» **EXERCISE REQUIREMENTS**
Transcribe only the lines from the line with "buildFrontFrame();" through the line with "obj.data.transform(world)", exactly, counting both of those lines as part of the stretch.

(A block of data)
+-------+
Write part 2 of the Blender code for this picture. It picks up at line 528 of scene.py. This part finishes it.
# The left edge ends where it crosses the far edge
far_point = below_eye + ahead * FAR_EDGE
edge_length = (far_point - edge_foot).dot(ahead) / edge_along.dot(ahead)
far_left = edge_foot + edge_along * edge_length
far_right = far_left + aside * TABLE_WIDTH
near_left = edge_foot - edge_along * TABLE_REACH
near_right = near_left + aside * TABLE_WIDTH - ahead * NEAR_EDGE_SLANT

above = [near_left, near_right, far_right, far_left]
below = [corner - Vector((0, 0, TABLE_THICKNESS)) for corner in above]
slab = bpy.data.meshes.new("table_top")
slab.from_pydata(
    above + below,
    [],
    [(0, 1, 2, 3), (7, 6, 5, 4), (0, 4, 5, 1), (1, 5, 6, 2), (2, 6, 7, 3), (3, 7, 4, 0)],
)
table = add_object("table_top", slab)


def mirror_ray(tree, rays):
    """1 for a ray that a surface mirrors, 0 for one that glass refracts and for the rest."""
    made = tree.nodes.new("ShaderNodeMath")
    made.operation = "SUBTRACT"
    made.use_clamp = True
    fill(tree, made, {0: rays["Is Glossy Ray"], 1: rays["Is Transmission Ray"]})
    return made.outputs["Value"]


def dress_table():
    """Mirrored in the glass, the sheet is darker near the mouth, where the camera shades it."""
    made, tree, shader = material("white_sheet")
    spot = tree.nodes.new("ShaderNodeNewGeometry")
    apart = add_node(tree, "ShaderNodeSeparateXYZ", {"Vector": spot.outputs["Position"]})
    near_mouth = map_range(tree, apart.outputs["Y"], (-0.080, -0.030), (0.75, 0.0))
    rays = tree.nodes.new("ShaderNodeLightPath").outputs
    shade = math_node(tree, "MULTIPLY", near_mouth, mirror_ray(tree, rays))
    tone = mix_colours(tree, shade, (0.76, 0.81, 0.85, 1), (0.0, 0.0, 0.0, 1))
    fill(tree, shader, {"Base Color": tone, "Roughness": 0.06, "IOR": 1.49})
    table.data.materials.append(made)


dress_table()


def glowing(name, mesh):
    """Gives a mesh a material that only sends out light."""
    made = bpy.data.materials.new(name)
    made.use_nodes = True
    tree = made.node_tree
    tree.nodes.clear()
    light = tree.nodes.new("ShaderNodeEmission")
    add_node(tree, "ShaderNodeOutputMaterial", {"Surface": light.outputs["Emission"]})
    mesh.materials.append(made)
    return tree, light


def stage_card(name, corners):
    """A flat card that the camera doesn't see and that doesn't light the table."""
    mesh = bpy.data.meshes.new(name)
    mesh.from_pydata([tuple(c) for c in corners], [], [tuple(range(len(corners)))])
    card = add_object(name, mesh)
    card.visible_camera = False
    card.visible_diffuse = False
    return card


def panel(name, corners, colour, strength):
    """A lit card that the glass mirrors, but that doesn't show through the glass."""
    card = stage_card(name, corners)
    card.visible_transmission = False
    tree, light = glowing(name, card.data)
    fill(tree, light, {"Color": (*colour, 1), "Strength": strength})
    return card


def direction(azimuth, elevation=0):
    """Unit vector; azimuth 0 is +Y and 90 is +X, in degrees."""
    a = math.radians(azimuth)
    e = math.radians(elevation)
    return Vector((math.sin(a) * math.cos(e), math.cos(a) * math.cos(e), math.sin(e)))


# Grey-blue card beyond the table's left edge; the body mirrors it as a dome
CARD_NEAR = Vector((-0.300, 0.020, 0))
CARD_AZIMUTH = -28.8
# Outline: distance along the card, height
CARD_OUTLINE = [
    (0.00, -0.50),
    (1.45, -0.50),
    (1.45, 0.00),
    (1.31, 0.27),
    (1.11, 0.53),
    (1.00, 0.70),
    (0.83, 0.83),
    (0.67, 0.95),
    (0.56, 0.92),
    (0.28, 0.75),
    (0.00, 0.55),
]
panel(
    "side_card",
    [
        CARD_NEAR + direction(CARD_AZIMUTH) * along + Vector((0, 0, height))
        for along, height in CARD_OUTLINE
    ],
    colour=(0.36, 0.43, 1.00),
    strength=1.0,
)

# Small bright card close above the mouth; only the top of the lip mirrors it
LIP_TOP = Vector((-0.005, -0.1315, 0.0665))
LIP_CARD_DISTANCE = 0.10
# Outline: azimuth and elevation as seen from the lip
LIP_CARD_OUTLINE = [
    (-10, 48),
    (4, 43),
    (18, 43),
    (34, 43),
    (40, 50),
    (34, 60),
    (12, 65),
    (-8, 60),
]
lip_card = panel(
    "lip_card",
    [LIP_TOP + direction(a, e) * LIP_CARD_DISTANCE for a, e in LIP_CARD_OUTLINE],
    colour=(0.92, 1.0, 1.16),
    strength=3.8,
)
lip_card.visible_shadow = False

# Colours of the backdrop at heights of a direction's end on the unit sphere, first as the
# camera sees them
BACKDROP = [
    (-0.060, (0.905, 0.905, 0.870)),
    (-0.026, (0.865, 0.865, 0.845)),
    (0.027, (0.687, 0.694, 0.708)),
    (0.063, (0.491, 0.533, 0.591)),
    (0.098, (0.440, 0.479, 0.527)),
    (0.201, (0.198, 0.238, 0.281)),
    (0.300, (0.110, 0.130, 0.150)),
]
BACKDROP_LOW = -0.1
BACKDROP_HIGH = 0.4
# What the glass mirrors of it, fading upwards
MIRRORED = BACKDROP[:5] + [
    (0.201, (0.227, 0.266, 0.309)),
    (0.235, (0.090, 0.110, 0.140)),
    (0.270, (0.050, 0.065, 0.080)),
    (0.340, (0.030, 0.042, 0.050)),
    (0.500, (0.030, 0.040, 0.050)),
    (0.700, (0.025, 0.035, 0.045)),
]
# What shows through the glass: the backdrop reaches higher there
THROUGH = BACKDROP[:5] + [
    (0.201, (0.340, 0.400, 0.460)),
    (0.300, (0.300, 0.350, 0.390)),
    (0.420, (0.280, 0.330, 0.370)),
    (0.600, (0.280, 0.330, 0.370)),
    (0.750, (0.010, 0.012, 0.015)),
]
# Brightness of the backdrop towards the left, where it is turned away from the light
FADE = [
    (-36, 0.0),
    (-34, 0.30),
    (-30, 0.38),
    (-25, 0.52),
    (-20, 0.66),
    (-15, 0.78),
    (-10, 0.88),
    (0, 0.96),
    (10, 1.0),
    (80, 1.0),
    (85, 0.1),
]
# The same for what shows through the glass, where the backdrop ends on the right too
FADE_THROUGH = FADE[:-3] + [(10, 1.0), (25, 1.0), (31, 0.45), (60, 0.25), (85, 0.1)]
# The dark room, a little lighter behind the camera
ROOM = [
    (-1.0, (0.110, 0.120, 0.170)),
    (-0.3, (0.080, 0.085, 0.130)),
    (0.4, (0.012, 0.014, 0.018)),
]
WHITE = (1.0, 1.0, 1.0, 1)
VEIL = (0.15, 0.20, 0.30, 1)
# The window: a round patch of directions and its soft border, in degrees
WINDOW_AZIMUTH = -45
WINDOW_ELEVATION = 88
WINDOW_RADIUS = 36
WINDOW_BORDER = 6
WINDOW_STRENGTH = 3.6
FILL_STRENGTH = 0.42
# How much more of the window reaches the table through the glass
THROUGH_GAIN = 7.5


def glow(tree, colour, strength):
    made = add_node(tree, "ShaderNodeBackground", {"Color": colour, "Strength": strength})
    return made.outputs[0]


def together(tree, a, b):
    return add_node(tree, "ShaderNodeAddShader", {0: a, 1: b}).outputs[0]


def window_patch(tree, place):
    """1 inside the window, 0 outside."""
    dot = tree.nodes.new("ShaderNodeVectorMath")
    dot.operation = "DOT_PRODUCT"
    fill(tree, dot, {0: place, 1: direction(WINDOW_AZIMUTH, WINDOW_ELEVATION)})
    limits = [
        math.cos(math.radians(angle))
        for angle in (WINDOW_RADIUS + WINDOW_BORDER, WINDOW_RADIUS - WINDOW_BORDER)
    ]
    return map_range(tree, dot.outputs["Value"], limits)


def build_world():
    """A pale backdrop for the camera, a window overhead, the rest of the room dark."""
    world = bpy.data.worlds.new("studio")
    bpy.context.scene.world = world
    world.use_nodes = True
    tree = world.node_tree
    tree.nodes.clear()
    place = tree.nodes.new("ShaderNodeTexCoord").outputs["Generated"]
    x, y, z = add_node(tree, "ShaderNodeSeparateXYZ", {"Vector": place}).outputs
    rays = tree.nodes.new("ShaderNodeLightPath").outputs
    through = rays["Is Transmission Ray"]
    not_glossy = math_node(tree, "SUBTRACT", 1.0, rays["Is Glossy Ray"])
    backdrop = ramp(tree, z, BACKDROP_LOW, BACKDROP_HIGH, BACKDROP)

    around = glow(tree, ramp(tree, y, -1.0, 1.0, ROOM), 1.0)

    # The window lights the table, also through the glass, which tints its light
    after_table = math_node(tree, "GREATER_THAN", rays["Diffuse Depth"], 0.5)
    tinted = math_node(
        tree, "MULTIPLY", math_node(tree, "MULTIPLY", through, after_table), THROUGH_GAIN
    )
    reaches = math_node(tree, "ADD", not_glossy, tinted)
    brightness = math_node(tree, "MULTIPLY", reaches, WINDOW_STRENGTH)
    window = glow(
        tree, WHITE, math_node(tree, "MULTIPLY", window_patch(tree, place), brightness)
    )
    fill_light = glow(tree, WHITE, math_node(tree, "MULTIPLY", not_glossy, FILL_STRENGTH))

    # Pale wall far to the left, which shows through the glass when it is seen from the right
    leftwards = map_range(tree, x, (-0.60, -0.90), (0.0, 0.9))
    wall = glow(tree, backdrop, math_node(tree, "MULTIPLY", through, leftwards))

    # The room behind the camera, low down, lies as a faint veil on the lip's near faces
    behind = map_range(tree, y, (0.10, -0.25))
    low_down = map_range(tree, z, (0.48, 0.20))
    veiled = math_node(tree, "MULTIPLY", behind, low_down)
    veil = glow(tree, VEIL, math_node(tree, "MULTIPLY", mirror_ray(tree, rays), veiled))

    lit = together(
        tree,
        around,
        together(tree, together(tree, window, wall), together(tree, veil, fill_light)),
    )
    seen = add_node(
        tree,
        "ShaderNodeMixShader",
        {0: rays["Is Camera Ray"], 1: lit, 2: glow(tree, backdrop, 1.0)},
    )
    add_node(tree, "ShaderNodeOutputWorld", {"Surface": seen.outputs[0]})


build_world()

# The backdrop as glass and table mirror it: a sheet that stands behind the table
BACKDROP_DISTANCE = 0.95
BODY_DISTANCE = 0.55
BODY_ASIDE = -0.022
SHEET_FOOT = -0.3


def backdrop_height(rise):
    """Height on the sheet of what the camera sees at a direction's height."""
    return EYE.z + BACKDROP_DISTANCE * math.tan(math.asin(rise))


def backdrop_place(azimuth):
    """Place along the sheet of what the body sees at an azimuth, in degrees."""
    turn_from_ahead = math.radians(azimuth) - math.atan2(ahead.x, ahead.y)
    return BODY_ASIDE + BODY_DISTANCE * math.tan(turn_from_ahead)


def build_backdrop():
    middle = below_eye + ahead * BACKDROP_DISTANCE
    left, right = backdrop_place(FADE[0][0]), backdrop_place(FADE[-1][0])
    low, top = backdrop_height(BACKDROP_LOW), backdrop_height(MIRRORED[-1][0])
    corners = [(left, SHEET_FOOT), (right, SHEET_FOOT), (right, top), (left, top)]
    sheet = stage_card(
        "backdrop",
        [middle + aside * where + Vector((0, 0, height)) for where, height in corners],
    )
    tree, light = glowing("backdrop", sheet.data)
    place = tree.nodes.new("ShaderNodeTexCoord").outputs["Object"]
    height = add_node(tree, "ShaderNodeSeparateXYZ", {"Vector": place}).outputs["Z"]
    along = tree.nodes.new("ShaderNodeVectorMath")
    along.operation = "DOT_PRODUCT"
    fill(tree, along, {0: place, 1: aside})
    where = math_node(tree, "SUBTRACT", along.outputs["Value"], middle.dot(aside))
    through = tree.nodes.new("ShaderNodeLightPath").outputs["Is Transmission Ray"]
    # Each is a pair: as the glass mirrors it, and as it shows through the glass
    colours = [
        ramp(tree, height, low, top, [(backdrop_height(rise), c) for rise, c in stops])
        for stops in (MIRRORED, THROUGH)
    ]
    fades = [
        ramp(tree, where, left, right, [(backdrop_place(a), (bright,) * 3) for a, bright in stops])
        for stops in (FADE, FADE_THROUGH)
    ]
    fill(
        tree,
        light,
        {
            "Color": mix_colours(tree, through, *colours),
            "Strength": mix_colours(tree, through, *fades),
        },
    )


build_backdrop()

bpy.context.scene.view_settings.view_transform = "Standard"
+-------+
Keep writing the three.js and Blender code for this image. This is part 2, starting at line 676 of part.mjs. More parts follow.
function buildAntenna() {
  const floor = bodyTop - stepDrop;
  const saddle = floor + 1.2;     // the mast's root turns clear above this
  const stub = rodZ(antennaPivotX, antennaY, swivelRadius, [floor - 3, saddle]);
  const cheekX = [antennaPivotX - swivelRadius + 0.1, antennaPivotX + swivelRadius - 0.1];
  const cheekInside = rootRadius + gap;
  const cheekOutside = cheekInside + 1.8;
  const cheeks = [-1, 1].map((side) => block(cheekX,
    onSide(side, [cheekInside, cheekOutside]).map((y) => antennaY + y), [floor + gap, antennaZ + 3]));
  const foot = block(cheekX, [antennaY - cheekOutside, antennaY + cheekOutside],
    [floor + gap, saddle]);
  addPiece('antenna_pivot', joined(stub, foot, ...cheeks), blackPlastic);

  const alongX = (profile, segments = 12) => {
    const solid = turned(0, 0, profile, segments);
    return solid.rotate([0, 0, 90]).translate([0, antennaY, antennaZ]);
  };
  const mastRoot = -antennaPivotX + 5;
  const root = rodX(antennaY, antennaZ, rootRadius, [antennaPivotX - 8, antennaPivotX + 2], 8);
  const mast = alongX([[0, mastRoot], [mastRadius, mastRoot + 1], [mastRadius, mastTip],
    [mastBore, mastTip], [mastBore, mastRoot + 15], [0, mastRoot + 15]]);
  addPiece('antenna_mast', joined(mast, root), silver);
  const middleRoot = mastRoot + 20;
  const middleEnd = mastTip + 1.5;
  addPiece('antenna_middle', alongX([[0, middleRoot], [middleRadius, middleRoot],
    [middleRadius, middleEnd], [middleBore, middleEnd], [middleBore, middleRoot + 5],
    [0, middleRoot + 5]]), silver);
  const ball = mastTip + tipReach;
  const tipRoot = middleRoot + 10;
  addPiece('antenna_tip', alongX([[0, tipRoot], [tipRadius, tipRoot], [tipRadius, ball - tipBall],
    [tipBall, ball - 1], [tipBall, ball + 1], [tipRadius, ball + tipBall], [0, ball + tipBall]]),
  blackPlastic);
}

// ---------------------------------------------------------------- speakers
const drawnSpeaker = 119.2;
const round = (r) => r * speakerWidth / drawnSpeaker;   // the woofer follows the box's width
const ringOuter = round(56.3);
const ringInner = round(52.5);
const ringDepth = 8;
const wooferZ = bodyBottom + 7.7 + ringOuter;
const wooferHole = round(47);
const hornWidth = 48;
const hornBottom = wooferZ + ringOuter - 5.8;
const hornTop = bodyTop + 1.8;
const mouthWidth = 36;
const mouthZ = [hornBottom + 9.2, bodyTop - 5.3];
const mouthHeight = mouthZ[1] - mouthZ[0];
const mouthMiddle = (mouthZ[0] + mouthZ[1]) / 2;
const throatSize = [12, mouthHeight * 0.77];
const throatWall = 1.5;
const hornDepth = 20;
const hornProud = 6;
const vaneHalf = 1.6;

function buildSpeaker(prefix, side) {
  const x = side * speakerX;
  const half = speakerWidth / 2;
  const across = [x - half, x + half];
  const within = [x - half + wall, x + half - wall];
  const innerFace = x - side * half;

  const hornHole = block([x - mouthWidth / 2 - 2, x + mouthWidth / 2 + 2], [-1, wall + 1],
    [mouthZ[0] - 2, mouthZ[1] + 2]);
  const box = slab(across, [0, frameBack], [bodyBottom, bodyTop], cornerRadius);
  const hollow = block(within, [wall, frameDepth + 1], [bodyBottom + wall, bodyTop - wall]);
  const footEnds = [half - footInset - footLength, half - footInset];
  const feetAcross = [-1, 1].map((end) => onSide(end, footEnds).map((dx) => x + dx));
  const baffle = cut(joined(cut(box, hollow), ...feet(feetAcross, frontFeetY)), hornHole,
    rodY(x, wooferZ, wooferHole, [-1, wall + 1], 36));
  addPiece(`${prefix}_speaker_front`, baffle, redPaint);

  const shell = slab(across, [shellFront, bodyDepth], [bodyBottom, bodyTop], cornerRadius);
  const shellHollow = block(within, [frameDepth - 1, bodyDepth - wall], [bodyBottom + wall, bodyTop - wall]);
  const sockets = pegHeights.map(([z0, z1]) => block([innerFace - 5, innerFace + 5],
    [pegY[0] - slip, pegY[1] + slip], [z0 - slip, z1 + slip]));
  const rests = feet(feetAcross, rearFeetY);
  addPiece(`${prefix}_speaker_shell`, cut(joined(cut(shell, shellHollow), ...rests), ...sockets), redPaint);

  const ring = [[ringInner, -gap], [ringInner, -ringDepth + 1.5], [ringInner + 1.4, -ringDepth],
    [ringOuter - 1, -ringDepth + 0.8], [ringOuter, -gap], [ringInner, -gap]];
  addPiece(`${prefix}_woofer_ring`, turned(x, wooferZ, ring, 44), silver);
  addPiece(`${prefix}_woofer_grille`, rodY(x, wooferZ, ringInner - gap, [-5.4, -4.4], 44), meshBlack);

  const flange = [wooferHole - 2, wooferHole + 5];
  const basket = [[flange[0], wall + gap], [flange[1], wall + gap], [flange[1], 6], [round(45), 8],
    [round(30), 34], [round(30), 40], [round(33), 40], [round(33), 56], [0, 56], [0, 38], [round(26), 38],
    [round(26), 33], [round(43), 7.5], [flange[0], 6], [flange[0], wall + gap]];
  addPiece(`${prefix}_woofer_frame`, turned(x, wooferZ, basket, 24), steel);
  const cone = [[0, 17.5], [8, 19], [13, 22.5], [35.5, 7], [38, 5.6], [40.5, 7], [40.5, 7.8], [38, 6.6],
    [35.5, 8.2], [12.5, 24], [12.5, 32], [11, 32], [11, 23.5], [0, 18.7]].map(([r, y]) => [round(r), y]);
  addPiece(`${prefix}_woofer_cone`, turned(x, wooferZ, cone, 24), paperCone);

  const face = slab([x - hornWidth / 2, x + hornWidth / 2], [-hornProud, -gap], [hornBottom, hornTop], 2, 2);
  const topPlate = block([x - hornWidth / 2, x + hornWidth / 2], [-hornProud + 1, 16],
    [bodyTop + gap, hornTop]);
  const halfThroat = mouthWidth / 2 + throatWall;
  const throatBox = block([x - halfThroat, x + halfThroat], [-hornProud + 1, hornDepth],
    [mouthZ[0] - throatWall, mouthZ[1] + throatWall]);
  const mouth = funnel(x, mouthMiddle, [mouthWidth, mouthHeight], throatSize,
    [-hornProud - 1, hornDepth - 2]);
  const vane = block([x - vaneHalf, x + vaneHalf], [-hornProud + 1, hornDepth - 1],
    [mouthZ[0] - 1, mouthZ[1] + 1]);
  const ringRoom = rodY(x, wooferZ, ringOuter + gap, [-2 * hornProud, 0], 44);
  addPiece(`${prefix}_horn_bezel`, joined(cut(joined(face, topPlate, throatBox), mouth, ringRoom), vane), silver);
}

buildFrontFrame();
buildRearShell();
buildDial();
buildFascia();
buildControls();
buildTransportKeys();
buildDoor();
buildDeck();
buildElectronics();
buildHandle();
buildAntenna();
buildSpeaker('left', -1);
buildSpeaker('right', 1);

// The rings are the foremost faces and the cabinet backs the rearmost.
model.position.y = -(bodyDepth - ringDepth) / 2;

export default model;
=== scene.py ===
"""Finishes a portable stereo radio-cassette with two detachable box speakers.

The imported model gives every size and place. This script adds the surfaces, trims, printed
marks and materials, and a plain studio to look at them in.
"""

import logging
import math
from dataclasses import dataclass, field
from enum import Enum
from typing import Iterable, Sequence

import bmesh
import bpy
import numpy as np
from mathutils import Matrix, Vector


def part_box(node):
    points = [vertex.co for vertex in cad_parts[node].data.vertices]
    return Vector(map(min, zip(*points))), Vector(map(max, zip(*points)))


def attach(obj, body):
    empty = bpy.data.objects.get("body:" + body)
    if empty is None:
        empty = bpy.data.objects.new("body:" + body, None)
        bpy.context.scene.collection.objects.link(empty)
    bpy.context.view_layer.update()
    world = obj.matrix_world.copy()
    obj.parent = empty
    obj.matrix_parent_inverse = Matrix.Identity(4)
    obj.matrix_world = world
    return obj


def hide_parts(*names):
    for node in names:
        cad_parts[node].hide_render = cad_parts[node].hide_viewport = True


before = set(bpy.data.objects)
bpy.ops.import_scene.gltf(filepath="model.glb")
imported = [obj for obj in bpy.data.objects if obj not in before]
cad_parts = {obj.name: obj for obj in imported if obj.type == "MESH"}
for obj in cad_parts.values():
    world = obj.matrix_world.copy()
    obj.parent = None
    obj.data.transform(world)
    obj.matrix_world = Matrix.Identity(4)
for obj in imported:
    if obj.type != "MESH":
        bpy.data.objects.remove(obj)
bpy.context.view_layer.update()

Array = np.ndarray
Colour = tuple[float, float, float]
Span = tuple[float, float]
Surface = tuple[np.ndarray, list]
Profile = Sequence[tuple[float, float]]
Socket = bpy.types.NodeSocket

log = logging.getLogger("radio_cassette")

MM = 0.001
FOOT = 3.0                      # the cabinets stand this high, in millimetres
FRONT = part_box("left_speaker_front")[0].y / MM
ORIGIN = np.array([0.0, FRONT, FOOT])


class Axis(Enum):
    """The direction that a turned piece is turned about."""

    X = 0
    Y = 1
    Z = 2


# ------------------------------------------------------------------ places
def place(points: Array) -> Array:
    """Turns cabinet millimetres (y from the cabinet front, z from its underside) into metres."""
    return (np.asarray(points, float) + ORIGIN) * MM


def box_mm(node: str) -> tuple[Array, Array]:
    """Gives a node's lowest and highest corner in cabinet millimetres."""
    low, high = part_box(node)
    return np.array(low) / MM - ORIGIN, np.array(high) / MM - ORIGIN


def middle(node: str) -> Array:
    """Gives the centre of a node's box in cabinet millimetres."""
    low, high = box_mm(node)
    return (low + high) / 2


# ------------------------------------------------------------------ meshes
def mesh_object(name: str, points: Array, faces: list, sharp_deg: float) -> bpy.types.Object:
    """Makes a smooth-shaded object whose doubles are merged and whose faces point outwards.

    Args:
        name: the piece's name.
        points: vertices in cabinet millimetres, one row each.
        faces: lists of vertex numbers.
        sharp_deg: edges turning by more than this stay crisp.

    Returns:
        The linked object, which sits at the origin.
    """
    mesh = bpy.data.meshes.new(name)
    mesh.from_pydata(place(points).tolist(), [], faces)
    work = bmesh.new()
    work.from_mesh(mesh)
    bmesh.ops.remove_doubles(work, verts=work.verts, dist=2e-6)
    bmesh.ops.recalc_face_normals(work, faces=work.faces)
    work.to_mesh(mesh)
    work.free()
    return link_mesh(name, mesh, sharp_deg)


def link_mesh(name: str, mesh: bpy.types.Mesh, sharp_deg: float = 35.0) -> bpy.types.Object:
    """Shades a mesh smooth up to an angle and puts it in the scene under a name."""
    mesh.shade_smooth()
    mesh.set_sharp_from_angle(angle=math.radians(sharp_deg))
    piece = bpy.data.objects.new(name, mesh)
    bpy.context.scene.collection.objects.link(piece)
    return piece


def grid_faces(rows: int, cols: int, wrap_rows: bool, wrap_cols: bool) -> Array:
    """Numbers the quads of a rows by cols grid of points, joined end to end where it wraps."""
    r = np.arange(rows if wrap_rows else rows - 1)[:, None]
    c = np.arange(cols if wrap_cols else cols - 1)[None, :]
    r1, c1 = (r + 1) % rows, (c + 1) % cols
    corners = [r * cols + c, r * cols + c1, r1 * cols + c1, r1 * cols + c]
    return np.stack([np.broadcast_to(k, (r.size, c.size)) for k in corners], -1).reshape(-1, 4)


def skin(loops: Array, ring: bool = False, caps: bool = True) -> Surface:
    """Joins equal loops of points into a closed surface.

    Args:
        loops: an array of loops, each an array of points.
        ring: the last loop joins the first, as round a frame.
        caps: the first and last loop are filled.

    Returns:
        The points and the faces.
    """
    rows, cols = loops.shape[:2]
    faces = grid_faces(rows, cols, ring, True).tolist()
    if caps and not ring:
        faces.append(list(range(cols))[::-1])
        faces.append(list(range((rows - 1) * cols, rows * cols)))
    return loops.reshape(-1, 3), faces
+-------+
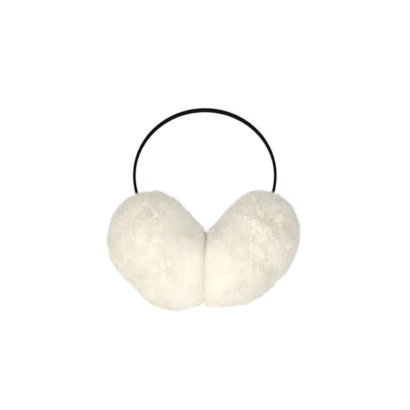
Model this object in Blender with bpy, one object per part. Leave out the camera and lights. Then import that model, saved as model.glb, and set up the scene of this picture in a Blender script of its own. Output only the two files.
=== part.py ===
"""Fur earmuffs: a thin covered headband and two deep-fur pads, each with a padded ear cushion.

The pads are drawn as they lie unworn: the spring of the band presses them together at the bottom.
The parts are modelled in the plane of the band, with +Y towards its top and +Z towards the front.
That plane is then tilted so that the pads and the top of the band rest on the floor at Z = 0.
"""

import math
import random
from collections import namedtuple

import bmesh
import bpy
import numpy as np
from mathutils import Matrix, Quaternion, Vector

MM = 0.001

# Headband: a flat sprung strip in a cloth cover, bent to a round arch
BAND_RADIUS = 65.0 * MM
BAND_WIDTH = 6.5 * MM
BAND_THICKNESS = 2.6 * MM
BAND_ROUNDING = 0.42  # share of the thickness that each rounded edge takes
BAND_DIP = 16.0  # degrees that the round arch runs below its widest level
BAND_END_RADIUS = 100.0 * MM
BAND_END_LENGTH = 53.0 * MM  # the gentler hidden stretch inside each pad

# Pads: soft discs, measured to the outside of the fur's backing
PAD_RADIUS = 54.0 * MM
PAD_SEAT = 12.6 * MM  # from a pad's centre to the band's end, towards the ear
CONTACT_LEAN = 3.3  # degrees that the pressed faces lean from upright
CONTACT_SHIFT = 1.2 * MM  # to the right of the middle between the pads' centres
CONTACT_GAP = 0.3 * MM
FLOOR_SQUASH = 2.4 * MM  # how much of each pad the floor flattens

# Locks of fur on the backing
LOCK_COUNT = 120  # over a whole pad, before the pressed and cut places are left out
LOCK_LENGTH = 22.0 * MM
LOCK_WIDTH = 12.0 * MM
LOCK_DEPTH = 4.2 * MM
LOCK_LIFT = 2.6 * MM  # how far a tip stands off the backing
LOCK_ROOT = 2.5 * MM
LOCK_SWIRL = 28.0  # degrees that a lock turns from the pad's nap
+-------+
» **RESULT**
buildFrontFrame();
buildRearShell();
buildDial();
buildFascia();
buildControls();
buildTransportKeys();
buildDoor();
buildDeck();
buildElectronics();
buildHandle();
buildAntenna();
buildSpeaker('left', -1);
buildSpeaker('right', 1);

// The rings are the foremost faces and the cabinet backs the rearmost.
model.position.y = -(bodyDepth - ringDepth) / 2;

export default model;
=== scene.py ===
"""Finishes a portable stereo radio-cassette with two detachable box speakers.

The imported model gives every size and place. This script adds the surfaces, trims, printed
marks and materials, and a plain studio to look at them in.
"""

import logging
import math
from dataclasses import dataclass, field
from enum import Enum
from typing import Iterable, Sequence

import bmesh
import bpy
import numpy as np
from mathutils import Matrix, Vector


def part_box(node):
    points = [vertex.co for vertex in cad_parts[node].data.vertices]
    return Vector(map(min, zip(*points))), Vector(map(max, zip(*points)))


def attach(obj, body):
    empty = bpy.data.objects.get("body:" + body)
    if empty is None:
        empty = bpy.data.objects.new("body:" + body, None)
        bpy.context.scene.collection.objects.link(empty)
    bpy.context.view_layer.update()
    world = obj.matrix_world.copy()
    obj.parent = empty
    obj.matrix_parent_inverse = Matrix.Identity(4)
    obj.matrix_world = world
    return obj


def hide_parts(*names):
    for node in names:
        cad_parts[node].hide_render = cad_parts[node].hide_viewport = True


before = set(bpy.data.objects)
bpy.ops.import_scene.gltf(filepath="model.glb")
imported = [obj for obj in bpy.data.objects if obj not in before]
cad_parts = {obj.name: obj for obj in imported if obj.type == "MESH"}
for obj in cad_parts.values():
    world = obj.matrix_world.copy()
    obj.parent = None
    obj.data.transform(world)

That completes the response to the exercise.